Located at 3324 N. California Ave in Chicago, the establishment is well known for its high-quality product, it's unique atmosphere and staff (more on that in a moment) and it's creative dish naming. Every one of the regular menu items is named after a celebrity, and those names change on a regular basis. The Bo Derek, an Andouille Sausage, for example, has been formerly called the Brigette Bardot, the Salma Hayek, the Madonna, the Raquel Welch and the Ann-Margret.
None of which are pictured here
Hot Doug's major claim to fame, however, is the Game of the Week, or a hot dog made with a different unusual animal meat every week. These have included yak, rattlesnake, wild boar and kangaroo in the past. Every Friday and Saturday, the restaurant also offers “duck fat” cooked fries.

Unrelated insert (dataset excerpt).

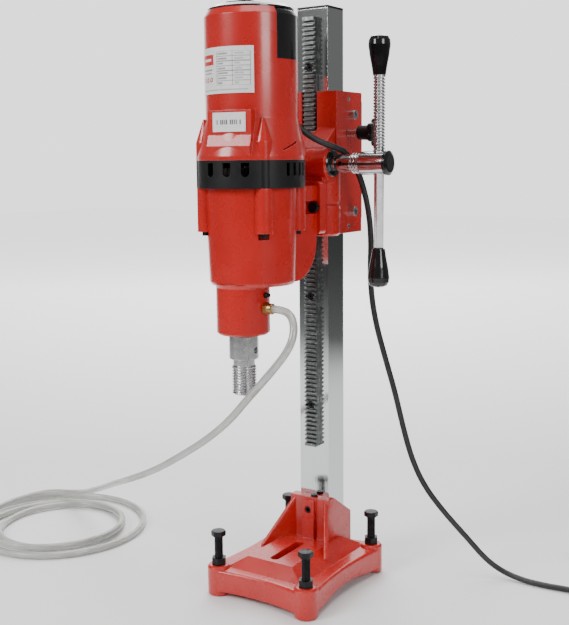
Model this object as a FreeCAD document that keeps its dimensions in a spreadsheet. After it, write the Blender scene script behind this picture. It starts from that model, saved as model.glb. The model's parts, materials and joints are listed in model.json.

If you're looking to eat at a decent hour, you'd better get there early. We had a half-hour wait outside just to get inside the building, let alone to the cash register. Doug himself was working the till when we arrived, and that's when their unusual take on customer service began. Upon learning that we were eating in, Joey was implicitly told to order a small drink, but just take a large cup so he didn't have to keep refilling it. I can't name many places that would argue with someone trying to pay more, but there you are.

The second unusual thing was, as we were sitting outside due to space, a voice rang out from behind me.

“Hey! Joey!”
From the tone, I expected a miracle coincidence had occurred where someone Joey knew had run into us. I was wrong. The voice belonged to our server. The third unusual thing was that it was a Chicago hot dog store that had ketchup bottles.

What we hadn't realized upon leaving, sadly, was that the establishment was cash-only. We were somewhat limited in our choices therefore, but although we had simple Chicago-dogs, corndogs (the Shirley Hardman) and a Bo Derek between us, Hot Doug's certainly managed to live up to its reputation.

If you want to eat at Hot Doug's, you'd best hurry. Sadly, Doug will be retiring, and closing his shop on October fourth. Until then, I highly recommend giving it at least one shot before it's gone forever.